Todo habrá terminado. Te despedirás y cruzarás la puerta que te conducirá a los créditos de la película. Pero antes puedes elegir lo que desees; eres el encargado del menú. La carta estará compuesta por un aperitivo, un primer plato, un segundo plato y un postre. Da igual que sea comida o cena, y se desarrollará en el lugar que prefieras, con quien prefieras. Al final, seleccionarás una última canción. Después, se acabó; te entregarás a lo que quiera que sea la muerte. Esa es la premisa.

Estaba de viaje con unos amigos, y les fui preguntando a algunos cuál sería su último menú antes de morir. No sé si por verdadero interés o por amistad, me siguieron el juego. Y no solo eso: dudaron, pidieron tiempo, cambiaron de opinión. Así que terminé el día con la cabeza llena de planes. Uno se fue con su mujer a La Loma, en Chiclana; otros, bastantes, se quedaron en casa. Escuché de todo. Desde empezar con cerveza y aceitunas hasta champán y ostras; lógicamente, también hubo tortilla, queso, jamón o salmorejo. En cuanto al primer plato, una variedad notable: tarantelo de atún, buey de mar, papas con choco, callos; lo único que se repitió fue la pasta, sobre todo carbonara. Con respecto al segundo plato, predominaba la carne, sin duda: un chuletón de vaca gallega o un solomillo. Por último, al llegar al postre, comprobé que se respondía más por alargar la comida que por convencimiento: dos recurrieron a sus heladerías favoritas; otro pidió un hojaldre; solo una lo tuvo clarísimo: Donetes. La pregunta más difícil fue la de la última canción que escucharían. En ese sentido, la lista de reproducción incluía desde The Beatles o Mark Knopfler hasta una marcha de Semana Santa, «So payaso», de Extremoduro, o unas sevillanas, para despedirse con un apretón. Pidieron algún licor o una copa antes de marcharse, y alguno, más excéntrico, probó por primera vez la heroína. Todos, eso sí, cruzaban el umbral de la muerte agradecidos, entre besos y abrazos.

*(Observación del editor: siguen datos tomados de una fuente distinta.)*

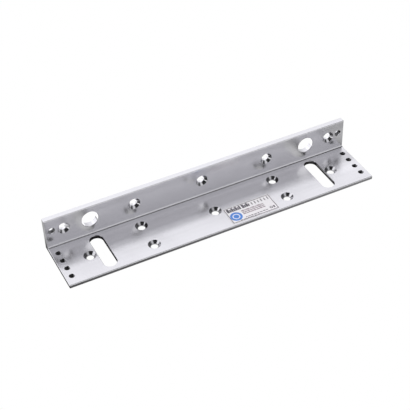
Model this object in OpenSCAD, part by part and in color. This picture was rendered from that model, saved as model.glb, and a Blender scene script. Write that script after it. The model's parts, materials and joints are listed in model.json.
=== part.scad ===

El lunes volvimos a nuestras respectivas obligaciones. El cuerpo nos pedía método: ensalada y agua mineral. Pero en mi cabeza seguían bullendo todos los menús. Algunos los olvidé; otros, los mezclé. Lamentablemente, no me llevé ninguna libreta a los chiringuitos. Aun así, algunos platos y lugares los recordaba, y no eran excepcionales, sino fácilmente alcanzables. Nadie se fue a la Polinesia, nadie pidió caviar iraní. Todo quedó en casa, pero convertido ahora en un plan más sugerente. «Que aguante la salud y no hagamos mucho el tonto», me dijeron. Que así sea. ¿Voy pidiendo una caña?